======== INFORMATION SUPPLIED

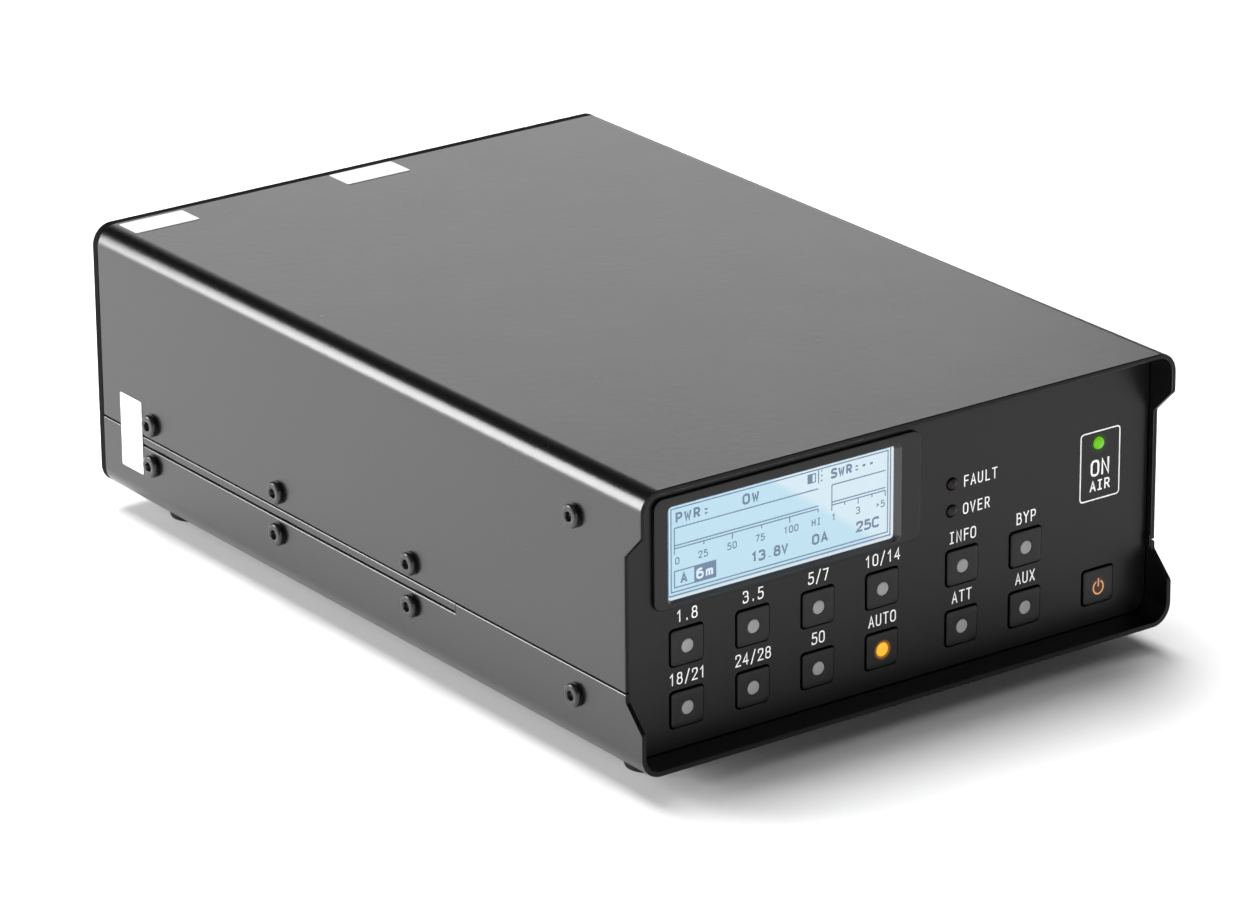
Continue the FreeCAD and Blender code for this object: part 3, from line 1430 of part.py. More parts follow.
def check_features():
    """Stop when any object has failed, or when a cut has removed nothing."""
    for item in document.Objects:
        if "Invalid" in item.State or "Error" in item.State:
            raise RuntimeError(f"{item.Name} ({item.Label}) is {item.State}")
    for body in document.Objects:
        if body.TypeId != "PartDesign::Body":
            continue
        before = 0.0
        for feature in body.Group:
            if feature.TypeId == "Sketcher::SketchObject":
                if not feature.FullyConstrained:
                    raise RuntimeError(f"{body.Label}: {feature.Name} isn't fully constrained")
                continue
            volume = feature.Shape.Volume
            cuts = feature.TypeId in ("PartDesign::Pocket", "PartDesign::SubtractiveLoft")
            if cuts and volume > before - SAME_PLACE:
                raise RuntimeError(f"{body.Label}: {feature.Name} cuts nothing")
            before = volume


def write_pieces():
    """Check each sub-part's shape, then write it to its own file."""
    listed = pieces()
    for item in listed:
        shape = item.Shape
        if shape.isNull() or not shape.isValid() or not shape.Solids:
            raise RuntimeError(f"{item.Label} has no sound shape")
    os.makedirs("parts", exist_ok=True)
    for item in listed:
        item.Shape.exportStep(f"parts/{item.Label}.step")
    print(f"{len(listed)} sub-parts written")


def build():
    """Build every sub-part in turn."""
    fill_sheet()
    build_upper_cover()
    build_lower_cover()
    build_front_panel()
    build_display()
    build_lamps()
    for name, (key_x, key_z) in KEYS.items():
        build_key(name, key_x, key_z)
    pillars = build_control_board()
    build_heat_sink()
    build_amplifier_board()
    build_filter_board(pillars)
    build_rear_panel()
    build_fan_frame()
    build_fan_rotor()
    build_sockets()
    build_inlet()
    build_terminals()
    build_screws()
    build_feet()
    build_stickers()
    document.recompute()
    check_features()
    write_pieces()


build()
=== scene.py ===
"""Dress a table-top short-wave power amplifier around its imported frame.

Places and sizes are in millimetres in the case's own frame: x to the right, y back from the front
lip, z up from the underside of the case. The function spot() turns them into the shared frame.
"""
import logging
import math
from collections.abc import Callable, Sequence
from dataclasses import dataclass, field
from enum import Enum
from functools import cache

import bmesh
import bpy
from mathutils import Matrix, Vector


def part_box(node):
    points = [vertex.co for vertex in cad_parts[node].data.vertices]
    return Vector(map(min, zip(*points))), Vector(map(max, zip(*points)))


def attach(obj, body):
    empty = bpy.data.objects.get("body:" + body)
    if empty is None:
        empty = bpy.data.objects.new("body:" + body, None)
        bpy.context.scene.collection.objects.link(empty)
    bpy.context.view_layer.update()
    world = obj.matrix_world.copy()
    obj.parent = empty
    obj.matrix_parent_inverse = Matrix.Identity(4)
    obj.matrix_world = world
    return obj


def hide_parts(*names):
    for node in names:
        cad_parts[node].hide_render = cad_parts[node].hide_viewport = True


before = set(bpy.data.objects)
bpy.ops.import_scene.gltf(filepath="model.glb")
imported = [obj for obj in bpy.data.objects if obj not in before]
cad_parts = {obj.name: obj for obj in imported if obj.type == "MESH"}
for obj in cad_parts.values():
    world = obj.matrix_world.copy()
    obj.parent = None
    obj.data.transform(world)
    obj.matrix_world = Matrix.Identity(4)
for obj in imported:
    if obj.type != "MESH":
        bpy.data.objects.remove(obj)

Flat = tuple[float, float]
Triple = tuple[float, float, float]
Corner = tuple[float, ...]
Mesh, Tree, Socket = bpy.types.Mesh, bpy.types.NodeTree, bpy.types.NodeSocket

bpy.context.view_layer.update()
LOG = logging.getLogger("amplifier")
MM = 0.001
# How close points are, in metres, before they are merged: drawn ones, and those of a CAD node.
MERGE, NODE_MERGE = 1e-7, 1e-6
# How close to a plane, in metres, something counts as lying in it.
NEAR = 1e-5
# How straight a face looks one way, as a cosine, before it counts as facing it.
FACING = 0.75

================

## INSTRUCTIONS FOR THE TASK
Starting at the line that contains "build_front_panel()", repeat each line exactly, and stop after the line that contains "its imported frame.".

## ANSWER FOR THE TASK
    build_front_panel()
    build_display()
    build_lamps()
    for name, (key_x, key_z) in KEYS.items():
        build_key(name, key_x, key_z)
    pillars = build_control_board()
    build_heat_sink()
    build_amplifier_board()
    build_filter_board(pillars)
    build_rear_panel()
    build_fan_frame()
    build_fan_rotor()
    build_sockets()
    build_inlet()
    build_terminals()
    build_screws()
    build_feet()
    build_stickers()
    document.recompute()
    check_features()
    write_pieces()


build()
=== scene.py ===
"""Dress a table-top short-wave power amplifier around its imported frame.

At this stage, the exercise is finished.